|New York Times Book Review|
Ban the Bard
Date:July 28, 1991, Sunday, Late Edition - Final
THE LAST DAYS OF WILLIAM SHAKESPEARE By Vlady Kociancich. Translated by Margaret Jull Costa. 297 pp. New York: William Morrow & Company. $20.
Dictators do not only persecute and censor writers. They also pose some interesting literary challenges, particularly after they have been overthrown. Faced with the extreme violence that has just ravaged their land, writers must ask themselves, now that they can tell the truth without fear of reprisals, whether they will document those contemporary events in almost journalistic fashion, staying within the boundaries of history, or if they prefer a more indirect approach, creating an allegory that allows them to explore the horror and its origins with greater freedom from immediate historical circumstances.
It is the latter method that the Argentine author Vlady Kociancich has adopted as a way of probing the turbulence of her country's recent history in "The Last Days of William Shakespeare," her first novel to be translated (acceptably, by Margaret Jull Costa) from Spanish into English.
The story begins in a light enough vein. In a South American capital that bears a startling resemblance to Buenos Aires, the National Theater, housed in a decrepit building, has been quietly performing "Hamlet" over and over, 856,904 times to be exact. A Government faction denounces this as an insult to "our traditional way of life" and, taking control of the company, mounts a "Campaign for Cultural Reconstruction." In a country where the postman comes to sip tea because he has no letters to deliver and where the "9:15 express arrive [ s ] punctually at 9:40," nobody takes the campaign seriously. What could be more ridiculous, after all, than a picnic at which the guests are instructed to chant "Down with Shakespeare"?
Gradually, however, the mood turns more somber. As the campaign slowly invades all walks of life and the followers of the new director of the theater and his vulgar lover, a prostitute, begin to terrorize and murder the populace, we realize that, under the guise of a search for "the very deepest roots of our national psyche," a tyranny is being installed.
"A very old car passes by me like a dream. In it are some men in black uniforms . . . and between them sits a man wearing a white shirt, who turns a very white face to the blind, deaf, and dumb spectators on the pavement and shouts, 'Long live Shakespeare!' He's silenced with a blow."
When the military intervenes and saves the republic from the nightmare, it is all too clear that their own crusade for "national liberation" will be carried out by those same thugs. What started as a farce has ended as a tragedy.
Though the central metaphor of "The Last Days of William Shakespeare" is a compelling one, its murky relationship with Argentine history can be frustrating. I could never understand if the author was trying to satirize and condemn the chaotic reign, from 1974 to 1976, of Gen. Juan Peron's widow, Isabel, and her insane sorcerer adviser, Jose Lopez Rega, or the subsequent infamous military regime. It may have been Ms. Kociancich's intention to keep readers guessing, but such a strategy muddles the plot instead of making it resonate.

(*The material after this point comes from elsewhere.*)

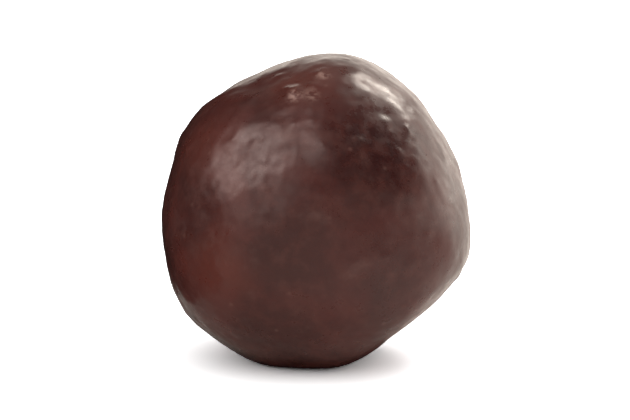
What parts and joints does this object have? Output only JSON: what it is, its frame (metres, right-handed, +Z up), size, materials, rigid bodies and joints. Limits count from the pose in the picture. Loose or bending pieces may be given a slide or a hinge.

A more crucial limitation of the book may be that, despite some funny and poignant moments, we never feel desperately interested in what happens to either of the central characters: Santiago Bonday, a bumbling, cynical intellectual who embraces the campaign out of vanity, fear and ennui, and Renata, an ingenuous nymph in charge of the wardrobe department in the theater, who becomes an unwitting victim of the campaign.
In spite of these imperfections, the publication of this powerful cautionary tale is to be welcomed at a time when hardly any other recent Argentine literature is available in this country. One of the most important novels published in Latin America in the last decade, Ricardo Piglia's "Respiracion Artificial," has yet to find an American publisher -- nor do we have translations of such major writers as Daniel Moyano, Hector Tizon, Liliana Hecker, Ana Maria Shua, Mempo Giardinelli or Juan Jose Saer.
In this context, the ending to Ms. Kociancich's parable, in which "Hamlet" is triumphantly restored to the National Theater and an adoring audience, takes on an ironic twist. After all, this Argentine novel denouncing an imaginary suppression of Shakespeare in a faraway Latin American land is being published precisely at the moment when American readers are missing much of the remarkable fiction that is being written in that very country.